Again, not to be a cheerleader, but Louisville seems to be finding new positives every game, gathering momentum, while hopefully not forgetting that defense is what sets them apart.
“We have to be all in,” Luke Hancock says. “We have our eyes on the championship for sure. We’re confident. Not cocky, but confident. We feel like if we prepare the right way, we can beat anybody.”
Now for predictions …
The advice here is stick to the top-tier teams in making out your tourney brackets. When the season began, the top-14 ranked teams were all past NCAA champions, and 10 had won two or more titles. Most of those teams are still right there, and one of them will win it. Not a Cinderella.
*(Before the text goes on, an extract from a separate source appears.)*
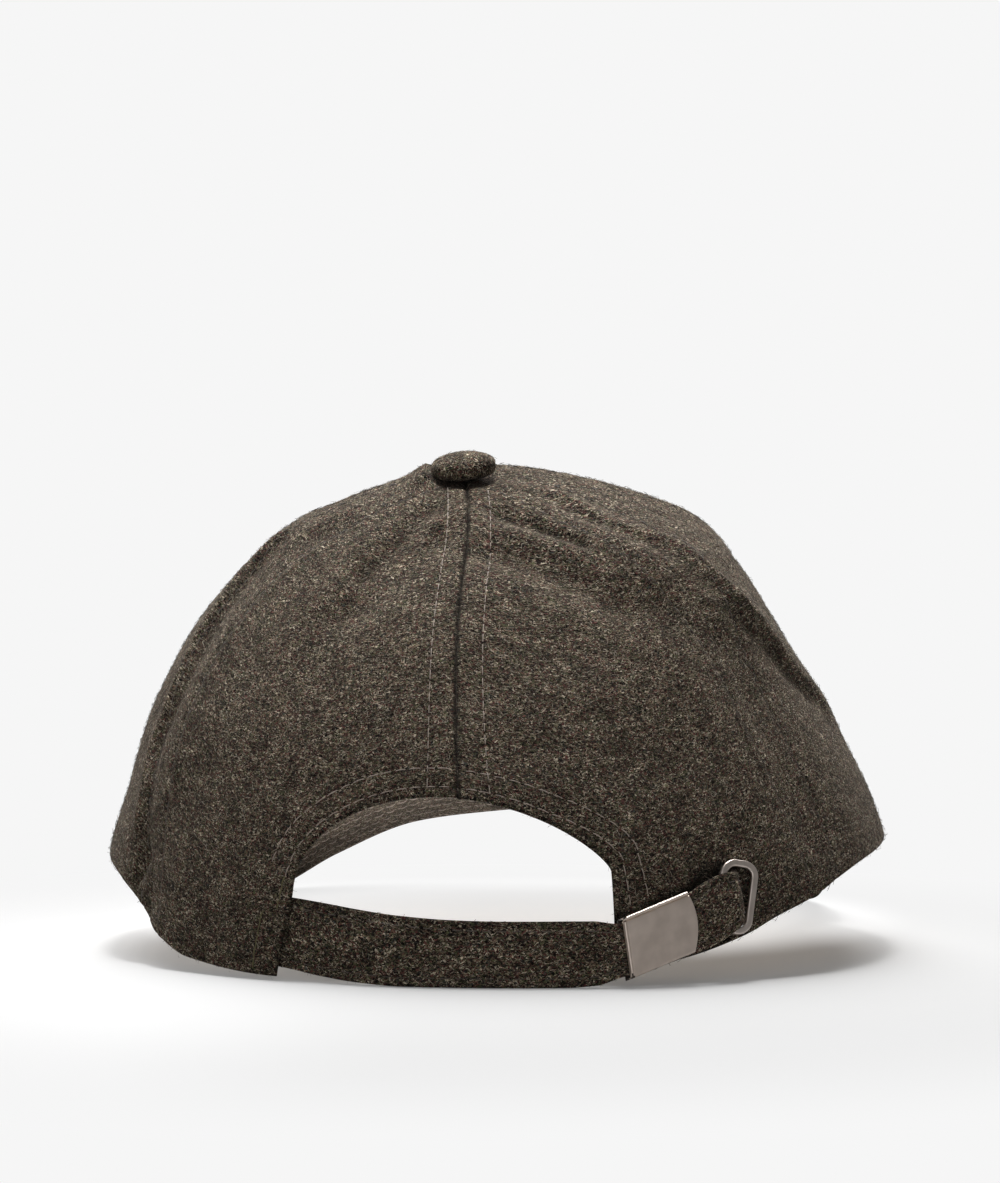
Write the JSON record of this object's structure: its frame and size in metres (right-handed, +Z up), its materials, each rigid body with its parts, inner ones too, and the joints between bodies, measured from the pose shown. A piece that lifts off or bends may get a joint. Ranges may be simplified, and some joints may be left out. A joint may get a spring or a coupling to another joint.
{
  "type": "peaked cap",
  "caption": "Soft six-panel cap in wool flannel with a curved peak, covered top button, arched back opening and an adjustable cloth strap in a flip clasp.",
  "frame": {"origin": "middle of the cap's plan, at the height of the surface that it rests on", "axes": "+Z up, -Y to the front, where the peak is, +X to the wearer's left"},
  "size_m": [0.2074, 0.2542, 0.1321],
  "materials": {
    "flannel": "brushed wool melange, dark olive brown with pale, rust and near-black flecks",
    "flannel_strap": "the same wool cloth, pressed and a little darker",
    "band_cloth": "smooth taupe twill",
    "clasp_metal": "satin warm gunmetal plating",
    "frame_metal": "polished warm gunmetal plating"
  },
  "bodies": {
    "cap": {"panel_back_left": "flannel", "panel_back_right": "flannel", "panel_side_left": "flannel", "panel_side_right": "flannel", "panel_front_left": "flannel", "panel_front_right": "flannel", "top_button": "flannel", "peak": "flannel", "strap": "flannel_strap", "sweatband": "band_cloth", "clasp_base": "clasp_metal", "slot_frame": "frame_metal"},
    "lid": {"clasp_lid": "clasp_metal"}
  },
  "joints": [
    {"name": "clasp_lid_hinge", "type": "hinge", "parent": "cap", "child": "lid", "pos_m": [-0.04045, 0.12258, 0.0101], "axis": [-0.1551, 0.1873, -0.97], "range_deg": [0, 100]}
  ]
}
We’ll rank Louisville and Duke 1-2 at the top, even though both are in the Midwest Regional. Saint Louis has a nice story, but Oklahoma State will whip the Billikins and fly up to Naptown to play Louisville in the first game of the regional. Very stiff test for the Cards.
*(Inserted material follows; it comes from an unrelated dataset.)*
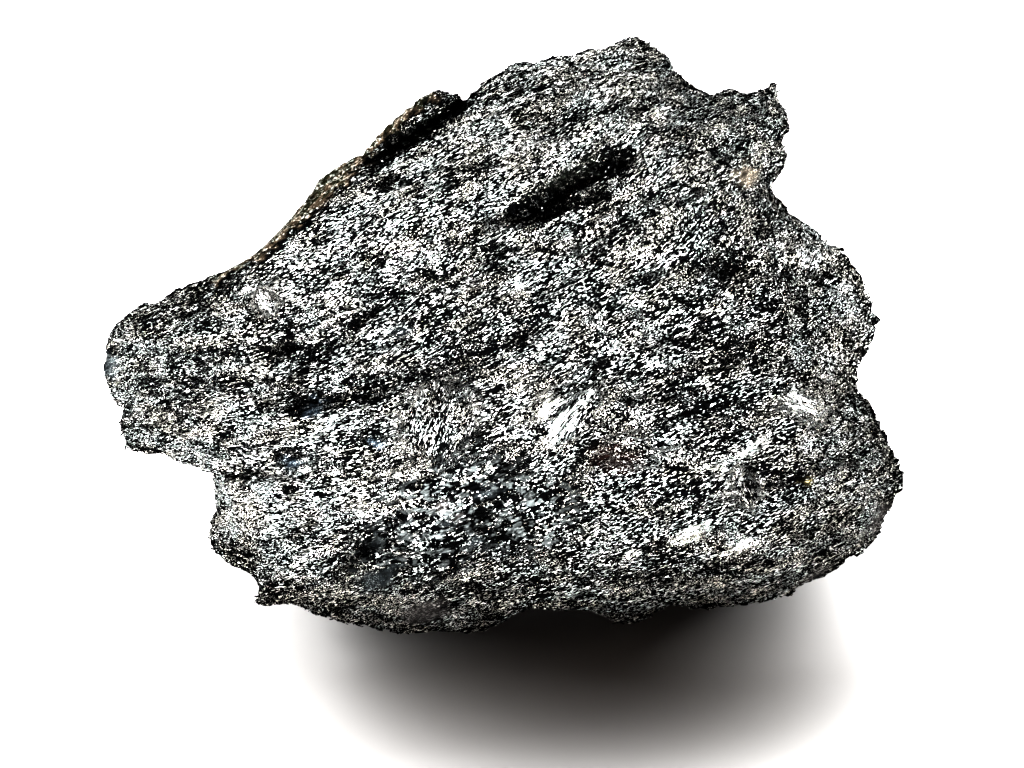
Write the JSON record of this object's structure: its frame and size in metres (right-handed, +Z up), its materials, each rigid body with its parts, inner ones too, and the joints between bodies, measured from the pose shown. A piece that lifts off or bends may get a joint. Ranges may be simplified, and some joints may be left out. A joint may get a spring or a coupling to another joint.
{
  "type": "native antimony specimen",
  "caption": "Massive native antimony hand specimen, a heavy wedge of bladed steel-grey metal with a hackly face, a flat break to rest on and a brownish rind along one edge",
  "frame": {"origin": "Bottom centre of the specimen's bounding box, on the surface that it rests on", "axes": "+X runs along the longest side, from the blunt nose to the broad shoulder; the rough show face looks towards -Y and up; +Y is the steep back; +Z is up"},
  "size_m": [0.1, 0.0622, 0.0619],
  "materials": {
    "native_antimony": "bright broken metal"
  },
  "bodies": {
    "root": {"antimony_mass": "native_antimony"}
  },
  "joints": []
}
Duke, Memphis, Creighton and Michigan State are, fortunately, all on the opposite side of Midwest bracket, and only one can play Louisville. Whew! A bad bunch to deal with.
Indiana does not stand out overall, but stands out in the East Regional. Kansas has North Carolina to beat in the South. Tab Ohio State or New Mexico out West.
We’ve always liked Gonzaga, but this isn’t its best team. In games we’ve seen, opponents have allowed the Zags to pass the ball around easily. But there are teams in the tourney that won’t let them do that — starting with Pittsburgh and Wisconsin, right in Gonzaga’s path.
Bracket-busters? Mid-majors who could? Always love Butler, which was our Tourney Pick in this space in 2010. That’s the year they were 50-1, but nipped by Duke. Butler is not as good this season, but did beat Indiana. Memphis might win some games. Nalevanko likes Saint Louis. Says they’re legit.
Ones NOT to fall in love with include Michigan and Georgetown, who seem to find ways to bow out. We’ll let South Dakota State welcome the Wolverines to Deadwood the first day.